Descriptions, Reviews, Etc.
Publisher Description:
William Goyen was a writer of startling originality and deep artistic commitment whose work attracted an international audience and the praise of such luminaries as Northrop Frye, Truman Capote, Gaston Bachelard, and Joyce Carol Oates. His subject was the land and language of his native East Texas; his desire, to preserve the narrative music through which he came to know his world. Goyen sought to transform the cherished details of his lost boyhood landscape into lasting, mythic forms. Cut off from his native soil and considering himself an "orphan," Goyen brought modernist alienation and experimentation to Texas materials. The result was a body of work both sophisticated and handmade--and a voice at once inimitable and unmistakable. It Starts with Trouble is the first complete account of Goyen's life and work. It uncovers the sources of his personal and artistic development, from his early years in Trinity, Texas, through his adolescence and college experience in Houston; his Navy service during World War II; and the subsequent growth of his writing career, which saw the publication of five novels, including The House of Breath, nonfiction works such as A Book of Jesus, several short story collections and plays, and a book of poetry.

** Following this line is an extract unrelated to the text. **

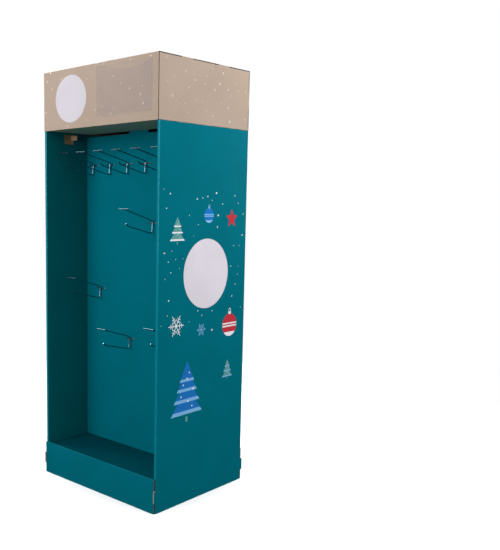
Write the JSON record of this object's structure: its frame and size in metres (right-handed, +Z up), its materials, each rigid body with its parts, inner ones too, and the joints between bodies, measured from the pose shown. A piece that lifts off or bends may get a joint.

It explores Goyen's relationships with such legendary figures as Frieda Lawrence, Katherine Anne Porter, Stephen Spender, Anaïs Nin, and Carson McCullers. No other twentieth-century writer attempted so intimate a connection with his readers, and no other writer of his era worked so passionately to recover the spiritual in an age of disabling irony. Goyen's life and work are a testament to the redemptive power of storytelling and the absolute necessity of narrative art.

Contributor Bio(s): Davis, Clark: - Clark Davis is Professor of English at the University of Denver. He is the author of Hawthorne’s Shyness: Ethics, Politics, and the Question of Engagement and After the Whale: Melville in the Wake of Moby-Dick.